The question of the purpose and the usefulness of the assassinations is also barely discussed. The fact that the operations are so James Bondian and that the glorious Mossad and Shin Bet security service are behind them is enough to silence all such talk. If an operation is as successful as Friday’s, it’s a sign that it’s permitted and also worthwhile. All the other questions are simply subversive.
And yet, it must be asked: What would have happened had foreign agents wiped out Profs. Israel Dostrovsky and Ernst David Bergmann, Shalhevet Freier or Shaul Horev, the Israeli historic counterparts of Fakhrizadeh? What would Israel have said then? And how would the state have responded? Would it have stopped its nuclear program? Would it not have launched a campaign of revenge all over the world?
Amos Yadlin, a former Israel Air Force general who is the executive director of Tel Aviv University’s Institute for National Security Studies, tweeted over the weekend about Fakhrizadeh: “The man dealt with all aspects of Iran’s illegitimate nuclear activities.” A question: Is there such a thing as Israel’s “illegitimate nuclear activities”? If so, does its planner also deserve to be killed? If not, doesn’t this say that Israel is permitted to do anything, including things that are not permitted to any other state?

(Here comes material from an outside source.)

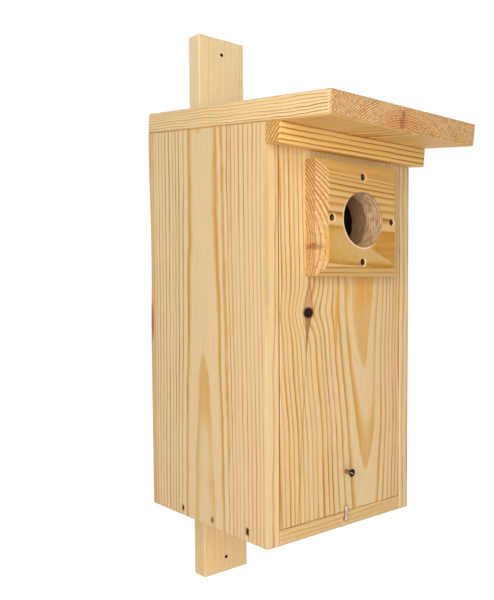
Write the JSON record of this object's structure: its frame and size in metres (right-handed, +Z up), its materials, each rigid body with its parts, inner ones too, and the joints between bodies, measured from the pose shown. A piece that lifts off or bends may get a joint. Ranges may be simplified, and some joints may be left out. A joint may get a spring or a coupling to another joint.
{
  "type": "nest box",
  "caption": "Tall pine nest box with a sloping roof, round entrance in a bevelled guard block, turn hook and long mounting batten.",
  "frame": {"origin": "centre of the mounting batten's back face, which lies on the tree or wall", "axes": "+Z up along the batten, the entrance looks along -Y, +Y into the tree or wall, +X to the right as seen from the front"},
  "size_m": [0.18, 0.2886, 0.584],
  "materials": {
    "pine": "planed, unpainted pine with strong grain",
    "pale_pine": "planed, unpainted pine, pale",
    "zinc": "bright zinc plated",
    "steel": "plain steel screws and nails"
  },
  "bodies": {
    "box": {"left_wall": "pine", "right_wall": "pine", "back_wall": "pale_pine", "floor": "pale_pine", "roof": "pine", "cleat": "pine", "front_panel": "pine", "entrance_block": "pine", "mounting_batten": "pale_pine", "pull_screw": "steel", "block_screw_top": "steel", "block_screw_right": "steel", "block_screw_bottom": "steel", "block_screw_left": "steel", "batten_screw_upper_left": "steel", "batten_screw_upper_right": "steel", "batten_screw_lower_left": "steel", "batten_screw_lower_right": "steel", "left_floor_nail_front": "steel", "left_floor_nail_middle": "steel", "left_floor_nail_back": "steel", "right_floor_nail_front": "steel", "right_floor_nail_middle": "steel", "right_floor_nail_back": "steel", "back_floor_nail_left": "steel", "back_floor_nail_right": "steel", "left_roof_nail_front": "steel", "left_roof_nail_middle": "steel", "left_roof_nail_back": "steel", "right_roof_nail_front": "steel", "right_roof_nail_middle": "steel", "right_roof_nail_back": "steel", "back_roof_nail_left": "steel", "back_roof_nail_right": "steel", "cleat_nail_left": "steel", "cleat_nail_right": "steel"},
    "turn_hook": {"turn_hook": "zinc"}
  },
  "joints": [
    {"name": "hook_turn", "type": "hinge", "parent": "box", "child": "turn_hook", "pos_m": [0, -0.21, -0.188], "axis": [0, 1, 0], "range_deg": [-90, 90]}
  ]
}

Communist Bulgaria assassinated people with poisoned umbrellas. Saudi Crown Prince Mohammed bin Salman, Netanyahu’s newest interlocutor, assassinated a man by dismemberment. The world views both as despicable actions by state agents. Israel is allowed. But Israel gets a free pass. We made jokes about Iran’s “Black Friday.” Israel is allowed to rub out the “father of Iran’s nuclear program” – of course that’s what he was, just as every assassinated member of Hamas is a “senior figure” in the organization – just as it is permitted to use types of weapons and ammunition that are prohibited to other states.
The question remains whether Friday’s murder will stop the Iranian nuclear program or, perhaps, accelerate it instead. Will it lead to a harsh reprisal attack? On this, the experts all actually agreed: Iran will certainly take revenge. And what then? Even then, will it have been worthwhile? Of course. After all, once again we showed them what we know how to do best, with the exception of drip irrigation and cherry tomatoes. To kill and to destroy.